Duda’s announcement appears to be the latest example of nuclear signalling as the US and its allies seek to deter Putin from the first nuclear use in battle since 1945, while preparing potential responses if deterrence fails that would have maximum punitive impact while containing the risk of escalation to all-out nuclear war.

Previous war games conducted by US administrations have shown that is a fine, and fuzzy, line to tread, given the uncertainty over Putin’s state of mind, and his record of giant miscalculations over Ukraine.

Duda’s remarks on basing nuclear weapons followed changes in the constitution of neighbouring Belarus that would allow Russian nuclear weapons to be based on its territory.

The Polish president said there was “a potential opportunity” for Poland to take part in “nuclear sharing”, by which pilots from the host country are trained to fly missions carrying US nuclear bombs, which are stored on their territory.

“We have spoken with American leaders about whether the United States is considering such a possibility. The issue is open,” Duda told Gazeta Polska.

Moving US nuclear weapons into Poland could be a violation of the Nuclear Non-Proliferation Treaty (NPT) and the Nato-Russia Founding Act in 1997, after the end of the cold war in which Nato stated it had no plan to deploy nuclear weapons on the territory of new members. Russia has meanwhile violated its own commitments under the act.

Nuclear experts also added it made little strategic sense for Poland or Nato.

The Federation of American Scientists (FAS) estimates the US has 100 nuclear weapons left over in Europe in the aftermath of the cold war, spread among the Netherlands, Belgium, Germany, Italy and Turkey.

They are all B61 bombs which had been seen as militarily obsolete with no mission in the event of a war with Russia. Arms control experts have long called for them to be removed from Europe.

However, they have been modernised as the B61-12, with fins that allow its fall to be guided, which is expected to enter service this year. The bombs have also been designed to be carried by new F-35A Lightning II stealth fighter jets, which would potentially make it part of the active US nuclear arsenal.

Hans Kristensen, director of FAS’s nuclear information project, said the B61-12 storage sites in Europe are being upgraded and strengthened.

“The reason they’re doing that is to protect that force against what they consider the growing threat from Russia’s conventional missiles, so it would be an extraordinarily strange development if Nato therefore decided to move nuclear weapons closer to the Russian borders,” Kristensen said.

Poland has raised the issue at a time when the prospect of nuclear weapons use is higher than at any time since the cold war, and arguably since the Cuban missile crisis 60 years ago this month.

Putin has threatened to use all means at his disposal to defend Russian territory at the same time as declaring the annexation of four more Ukrainian regions. He made the declaration as Russian troops were in retreat in the face of a Ukrainian counter-offensive.

The White House has warned of “catastrophic consequences” if Putin did resort to using nuclear weapons, but did not specify what those would be. It has said it has warned Russian officials privately, but it is not clear how much more specific those warnings have been.

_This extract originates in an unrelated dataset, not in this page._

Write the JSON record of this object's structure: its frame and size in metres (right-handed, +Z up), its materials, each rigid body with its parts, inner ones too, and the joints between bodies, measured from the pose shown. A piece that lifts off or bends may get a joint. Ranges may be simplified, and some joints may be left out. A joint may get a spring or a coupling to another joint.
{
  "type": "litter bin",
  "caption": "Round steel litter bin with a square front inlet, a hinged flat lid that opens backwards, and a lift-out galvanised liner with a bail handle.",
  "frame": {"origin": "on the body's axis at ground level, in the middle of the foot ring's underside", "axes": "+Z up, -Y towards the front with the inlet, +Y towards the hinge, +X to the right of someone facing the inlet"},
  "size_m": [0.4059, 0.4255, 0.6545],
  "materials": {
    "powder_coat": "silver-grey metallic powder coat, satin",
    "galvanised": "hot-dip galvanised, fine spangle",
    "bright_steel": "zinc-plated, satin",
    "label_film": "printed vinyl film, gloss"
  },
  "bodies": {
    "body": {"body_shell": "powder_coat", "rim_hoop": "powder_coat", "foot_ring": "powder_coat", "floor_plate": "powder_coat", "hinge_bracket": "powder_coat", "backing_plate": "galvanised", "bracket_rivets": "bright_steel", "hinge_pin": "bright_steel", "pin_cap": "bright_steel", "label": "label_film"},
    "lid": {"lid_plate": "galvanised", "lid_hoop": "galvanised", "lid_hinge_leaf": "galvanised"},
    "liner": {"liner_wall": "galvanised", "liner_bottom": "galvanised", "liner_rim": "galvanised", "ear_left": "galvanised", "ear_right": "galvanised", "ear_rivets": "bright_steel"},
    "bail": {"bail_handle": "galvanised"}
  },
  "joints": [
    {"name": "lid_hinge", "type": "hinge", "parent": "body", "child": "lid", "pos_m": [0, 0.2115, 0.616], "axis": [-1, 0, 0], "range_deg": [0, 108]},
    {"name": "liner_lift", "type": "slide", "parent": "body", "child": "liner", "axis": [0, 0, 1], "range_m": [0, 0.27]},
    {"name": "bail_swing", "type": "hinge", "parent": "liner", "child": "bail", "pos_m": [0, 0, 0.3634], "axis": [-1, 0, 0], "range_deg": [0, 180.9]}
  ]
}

Zbigniew Rau, the Polish foreign minister, said last week the consequences should be non-nuclear but “devastating”. David Petraeus, who was formerly the head of US Central Command and CIA director, said on Sunday that one possible response would be US-led Nato conventional strikes on Russian forces inside Ukraine and even the sinking of Russia’s Black Sea fleet.

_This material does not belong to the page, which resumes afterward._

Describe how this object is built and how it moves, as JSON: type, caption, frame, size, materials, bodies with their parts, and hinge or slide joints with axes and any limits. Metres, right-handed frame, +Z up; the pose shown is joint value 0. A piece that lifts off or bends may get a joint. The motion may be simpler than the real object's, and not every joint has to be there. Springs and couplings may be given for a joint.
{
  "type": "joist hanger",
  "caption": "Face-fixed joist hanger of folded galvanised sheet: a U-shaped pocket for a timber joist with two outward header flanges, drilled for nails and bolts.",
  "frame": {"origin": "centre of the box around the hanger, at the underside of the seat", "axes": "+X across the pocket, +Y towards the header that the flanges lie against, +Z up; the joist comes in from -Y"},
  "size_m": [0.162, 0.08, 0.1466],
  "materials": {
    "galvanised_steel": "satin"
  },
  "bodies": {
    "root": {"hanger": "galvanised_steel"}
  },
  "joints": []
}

In reality, Nato is unlikely to be part of any response, as it would require agreement by its 30 members. More likely it would involve Washington and its closest allies like the UK.

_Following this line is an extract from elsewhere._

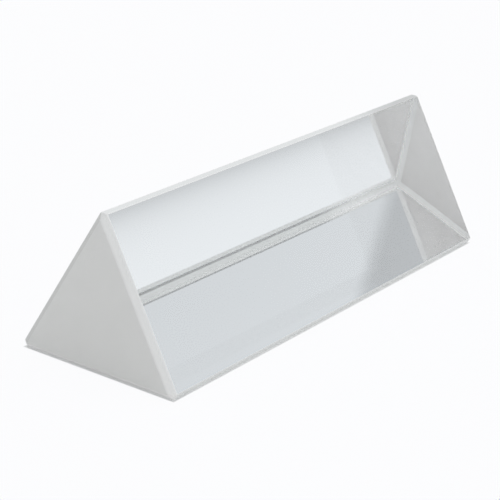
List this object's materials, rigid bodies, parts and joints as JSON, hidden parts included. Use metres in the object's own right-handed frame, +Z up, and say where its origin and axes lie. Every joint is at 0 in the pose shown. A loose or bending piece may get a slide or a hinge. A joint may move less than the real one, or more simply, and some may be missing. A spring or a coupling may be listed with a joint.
{
  "type": "equilateral prism",
  "caption": "Solid glass bar of equilateral triangular section with polished sides, ground ends and narrow edge bevels, for bending, splitting and reflecting light.",
  "frame": {"origin": "under the middle of the base, on the surface that the block rests on", "axes": "+Z up, from the base to the roof edge; +Y along the block, from one ground end to the other; +X across the base"},
  "size_m": [0.024, 0.075, 0.0208],
  "materials": {
    "crown_glass": "clear crown glass, long faces polished, ends and bevels fine ground"
  },
  "bodies": {
    "root": {"prism": "crown_glass"}
  },
  "joints": []
}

“There are ongoing discussions and have been for a while about various scenarios and how we might react,” an official in Washington said. US European Command is also doing scenario planning, the official said, adding that “there is no concrete set of actions” planned.

The dilemma facing the military planners is how to act in such a way that Putin does not benefit militarily from using a nuclear weapon, but not so forcefully that escalation spins out of control and leads inexorably to nuclear war between Nato and Russia.

Much would depend on what Putin did. The Russians could stage a “demonstration” nuclear detonation over the Black Sea, or a high-altitude airburst that generates an electromagnetic pulse that fries the electricity infrastructure of any city below.

Those actions, however, would cause international outrage with little if any effect on the course of the war. The use of a nuclear weapon against Ukrainian military targets or a city, with the aim of shocking Kyiv into surrender or acceptance of partial Russian occupation would represent a far greater transgression.

The range of responses in that case would include further sanctions, including secondary sanctions targeting anyone or any country buying Russian oil. Stepping up arms supplies to Kyiv, including longer-range missiles and jets the Ukrainians have been demanding, is another option.

Actual Nato strikes against Russian military targets in Ukraine, would represent a huge leap, turning the conflict into a war between Russia and Nato, something policymakers have spent nearly 80 years trying to prevent.

“The reaction to nuclear use would be just as important as the nuclear use itself,” Mariana Budjeryn, senior research associate at the project on managing the atom at the Harvard Kennedy School’s Belfer Centre.

“If it does force Ukraine into some kind of settlement and the allies think we’re throwing in the towel on this, then it does show that, hey, nuclear arms really get you what you want,” Budjeryn said.

“If nuclear weapons are used, and that only makes everyone a lot more upset and hardens the resolve and somehow stops Russia in its tracks, then it’s a different story.”